* **What to work on**
The entire listing is to be repeated verbatim.

[START OF Available data]

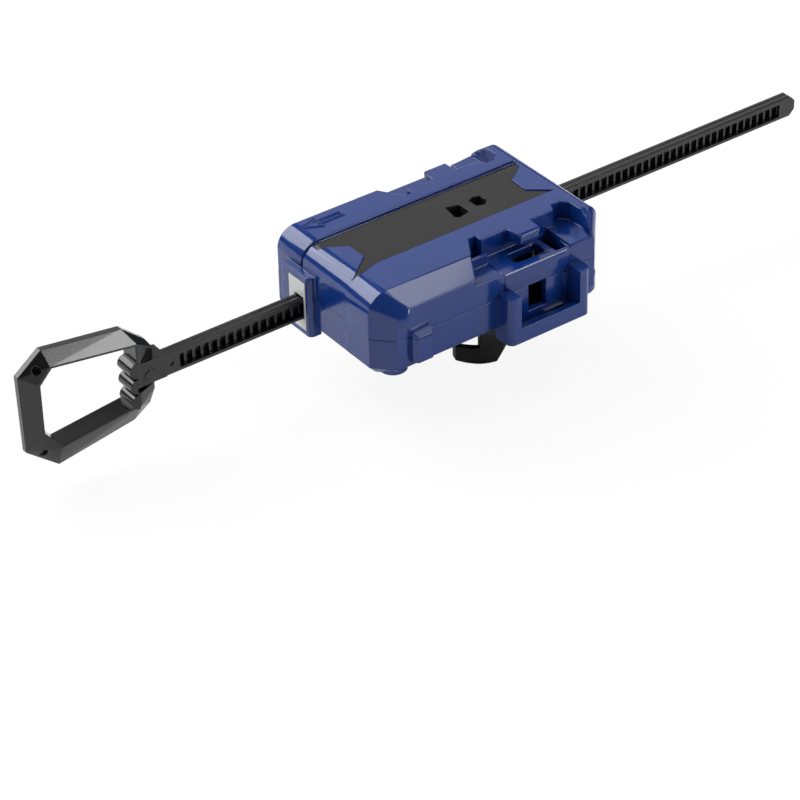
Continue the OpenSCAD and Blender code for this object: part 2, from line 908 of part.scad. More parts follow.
// Black ring that holds the chuck, with an ear at each front screw
module collar() {
    color([0.06, 0.06, 0.06])
    difference() {
        union() {
            rotate_extrude()
                difference() {
                    translate([0, collar_z])
                        square([collar_r, nose_z - collar_z]);
                    translate([collar_r - collar_round, collar_z])
                        difference() {
                            translate([0, -over])
                                square([collar_round + over, collar_round + over]);
                            translate([0, collar_round])
                                circle(collar_round);
                        }
                }
            for (s = [-1, 1])
                rotate(s * ear_a) {
                    block([collar_r - over, -ear_r, ear_mid_z], [ear_reach - ear_r, ear_r, nose_z]);
                    block([collar_r - over, -ear_r, ear_low_z], [ear_reach, ear_r, nose_z]);
                    translate([ear_reach, 0, ear_low_z])
                        cylinder(r = ear_r, h = ear_top_z - ear_low_z);
                }
        }
        cylinder(r = chuck_r + gap, h = part_z);
        translate([0, 0, collar_z + lip_t])
            cylinder(r = flange_r + gap, h = part_z);
        at_screws(front_screw_x) {
            cylinder(r = well_r, h = well_z);
            cylinder(r = screw_r + fit, h = part_z);
        }
    }
}

module screw(seat, end) {
    translate([0, 0, seat - head_t])
        cylinder(r = head_r, h = head_t);
    translate([0, 0, seat - over])
        cylinder(r = screw_r, h = end - seat + over);
}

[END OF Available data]

* **The response**
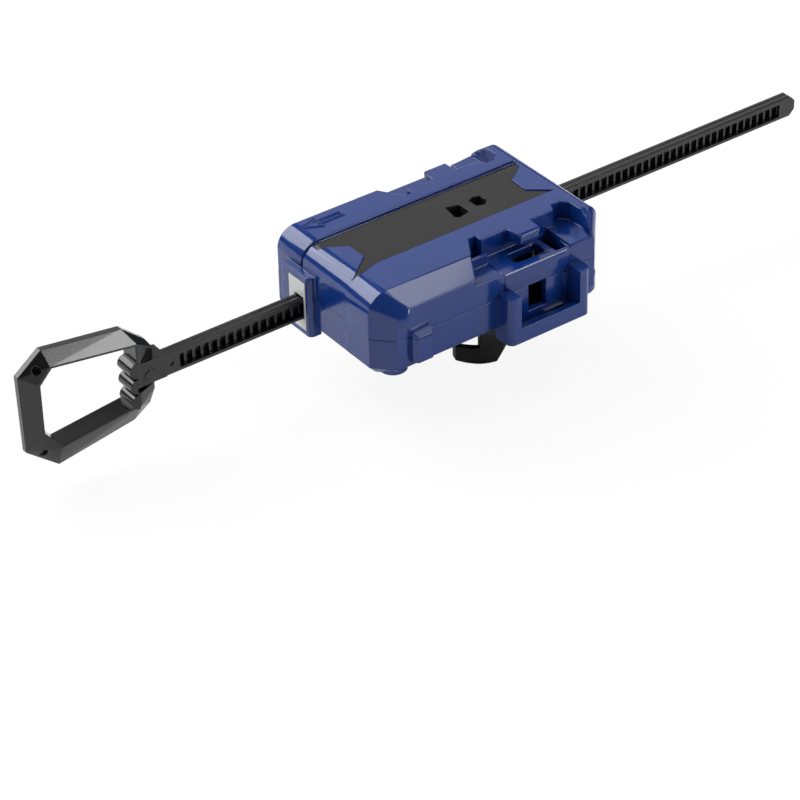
Continue the OpenSCAD and Blender code for this object: part 2, from line 908 of part.scad. More parts follow.
// Black ring that holds the chuck, with an ear at each front screw
module collar() {
    color([0.06, 0.06, 0.06])
    difference() {
        union() {
            rotate_extrude()
                difference() {
                    translate([0, collar_z])
                        square([collar_r, nose_z - collar_z]);
                    translate([collar_r - collar_round, collar_z])
                        difference() {
                            translate([0, -over])
                                square([collar_round + over, collar_round + over]);
                            translate([0, collar_round])
                                circle(collar_round);
                        }
                }
            for (s = [-1, 1])
                rotate(s * ear_a) {
                    block([collar_r - over, -ear_r, ear_mid_z], [ear_reach - ear_r, ear_r, nose_z]);
                    block([collar_r - over, -ear_r, ear_low_z], [ear_reach, ear_r, nose_z]);
                    translate([ear_reach, 0, ear_low_z])
                        cylinder(r = ear_r, h = ear_top_z - ear_low_z);
                }
        }
        cylinder(r = chuck_r + gap, h = part_z);
        translate([0, 0, collar_z + lip_t])
            cylinder(r = flange_r + gap, h = part_z);
        at_screws(front_screw_x) {
            cylinder(r = well_r, h = well_z);
            cylinder(r = screw_r + fit, h = part_z);
        }
    }
}

module screw(seat, end) {
    translate([0, 0, seat - head_t])
        cylinder(r = head_r, h = head_t);
    translate([0, 0, seat - over])
        cylinder(r = screw_r, h = end - seat + over);
}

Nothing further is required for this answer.